While Moody’s Investors Services affirmed Lowell’s long-term bond rating of A1, it assigned a new “positive” outlook to the City. “The A1 rating reflects the city’s sizeable and diverse tax base and manageable debt burden. The positive outlook reflects the city’s improved financial position, including an increase in excess levy capacity to $12 million, and reductions in the city’s long term OPEB liability.” Moody’s cited as strengths the presence of higher education and regional health care institutions, development in the Hamilton Canal District, conservative budgeting, and financial forecasts and policies.
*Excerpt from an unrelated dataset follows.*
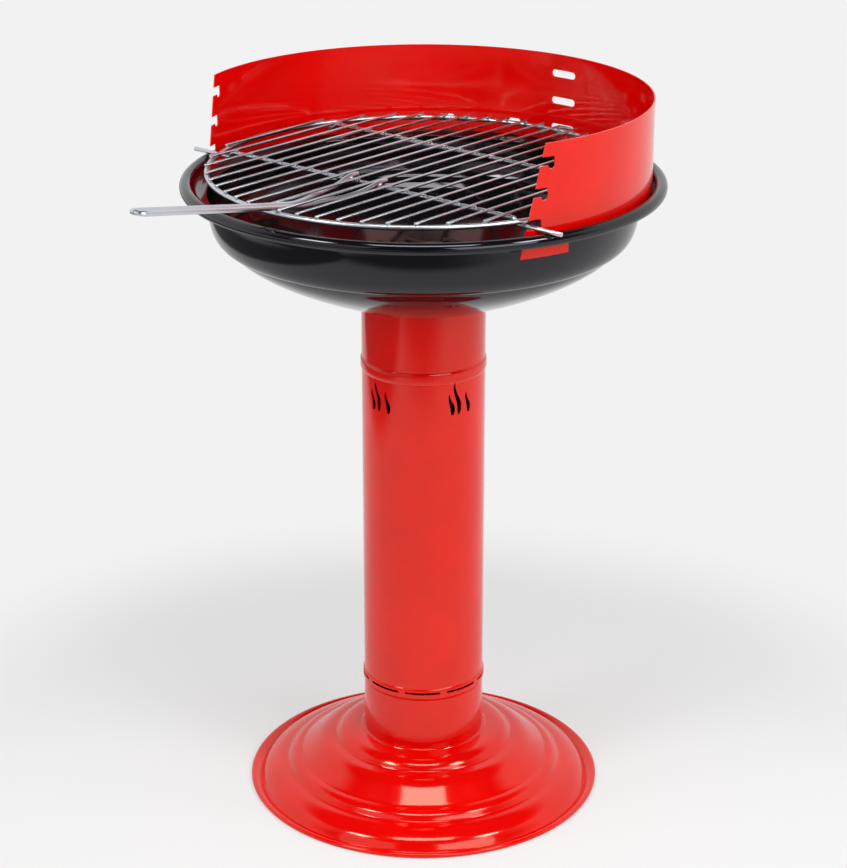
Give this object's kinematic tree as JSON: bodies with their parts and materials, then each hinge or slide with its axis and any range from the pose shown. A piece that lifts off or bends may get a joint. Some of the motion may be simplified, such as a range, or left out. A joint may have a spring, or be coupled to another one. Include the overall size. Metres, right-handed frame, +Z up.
{
  "type": "pedestal charcoal barbecue",
  "caption": "Free-standing charcoal barbecue: dished base, tubular column with flame-shaped vents, round bowl, notched windshield and a lift-out wire cooking grate.",
  "frame": {"origin": "on the floor, at the middle of the footprint of base, rim and handle; the column's axis is 72.5 mm behind it at x = 0", "axes": "+Z up from the floor, -Y towards the handle and the open front, +Y towards the middle of the windshield, +X to the right seen from the front"},
  "size_m": [0.4782, 0.6231, 0.7425],
  "materials": {
    "red_enamel": "glossy vitreous enamel on pressed sheet steel",
    "black_enamel": "glossy vitreous enamel on pressed sheet steel",
    "chromed_wire": "bright plated steel wire",
    "coal_steel": "heat-darkened bare steel wire",
    "zinc_steel": "zinc-plated plates, bolts and nuts"
  },
  "bodies": {
    "stand": {"base_dome": "red_enamel", "column_tube": "red_enamel", "column_foot_plate": "zinc_steel", "column_top_ring": "zinc_steel", "bowl": "black_enamel", "base_bolt_01": "zinc_steel", "base_bolt_02": "zinc_steel", "base_bolt_03": "zinc_steel", "base_nut_01": "zinc_steel", "base_nut_02": "zinc_steel", "base_nut_03": "zinc_steel", "bowl_bolt_01": "zinc_steel", "bowl_bolt_02": "zinc_steel", "bowl_bolt_03": "zinc_steel", "bowl_nut_01": "zinc_steel", "bowl_nut_02": "zinc_steel", "bowl_nut_03": "zinc_steel"},
    "windshield": {"windshield": "red_enamel"},
    "cooking_grate": {"cooking_ring": "chromed_wire", "cooking_bar_front": "chromed_wire", "cooking_bar_rear": "chromed_wire", "cooking_rod_01": "chromed_wire", "cooking_rod_02": "chromed_wire", "cooking_rod_03": "chromed_wire", "cooking_rod_04": "chromed_wire", "cooking_rod_05": "chromed_wire", "cooking_rod_06": "chromed_wire", "cooking_rod_07": "chromed_wire", "cooking_rod_08": "chromed_wire", "cooking_rod_09": "chromed_wire", "cooking_rod_10": "chromed_wire", "cooking_rod_11": "chromed_wire", "cooking_rod_12": "chromed_wire", "cooking_rod_13": "chromed_wire", "cooking_rod_14": "chromed_wire", "cooking_rod_15": "chromed_wire", "cooking_rod_16": "chromed_wire", "cooking_rod_17": "chromed_wire", "cooking_rod_18": "chromed_wire", "cooking_rod_19": "chromed_wire", "cooking_rod_20": "chromed_wire", "cooking_hook": "chromed_wire", "cooking_handle": "chromed_wire"},
    "coal_grate": {"coal_ring": "coal_steel", "coal_rod_01": "coal_steel", "coal_rod_02": "coal_steel", "coal_rod_03": "coal_steel", "coal_rod_04": "coal_steel", "coal_rod_05": "coal_steel", "coal_rod_06": "coal_steel", "coal_rod_07": "coal_steel", "coal_rod_08": "coal_steel", "coal_rod_09": "coal_steel"}
  },
  "joints": [
    {"name": "windshield_lift", "type": "slide", "parent": "stand", "child": "windshield", "axis": [0, 0, 1], "range_m": [0, 0.12]},
    {"name": "grate_tilt", "type": "hinge", "parent": "windshield", "child": "cooking_grate", "pos_m": [0, 0.2958, 0.664], "axis": [-1, 0, 0], "range_deg": [0, 1.15]},
    {"name": "coal_lift", "type": "slide", "parent": "stand", "child": "coal_grate", "axis": [0, 0, 1], "range_m": [0, 0.1]}
  ]
}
Lowell City Manager Bernard F. Lynch call the ratings reports “Votes of confidence that reflect a drastic improvement from 2007 when Moody’s rated Lowell’s bonds A3 with a “negative” outlook and from 1997 when the bonds were rated Baa2. Our financial flexibility is greater than it has been since 2003.”
Challenges remain for the City, primarily to continue to build reserves and control long-term liabilities.
If you have further questions, please contact CFO, Tom Moses at email@example.com. Full texts of both reports are available on the city’s website, http://www.lowellma.gov
We’ve had several upgrades at this point during Lynch’s tenure, if memory serves. (Two other ones besides this, I think?) Anyway, while the City Councils of the recent past can take some credit, you have to admit that the budgets that Lynch brings forth, the investment he’s been able to move along despite the bad economy, and the managing of Lowell’s budget have a lot more to do with these positive outlooks than the shifting politics that should (and sometimes does) focus on the big picture overall.
I don’t pretend that I totally trust the ratings agencies in any case (they did, after all, screw up bank/mortgage-backed securities ratings, and they tend to give muni’s a little bit more of a pessimistic outlook than they might actually have (except in very rare cases, like Detroit, municipalities don’t go bankrupt, and/or often have a state system that steps in before it gets that bad, so it’s extremely rare that muni bond holders are left without a payout.) But if all things weight loss and bond ratings are relative, an increasingly upbeat outlook by multiple bond ratings agencies is certainly the right direction in which to be headed.
And, of course, makes borrowing even cheaper for the city for future investments, which only helps keep our budget in line.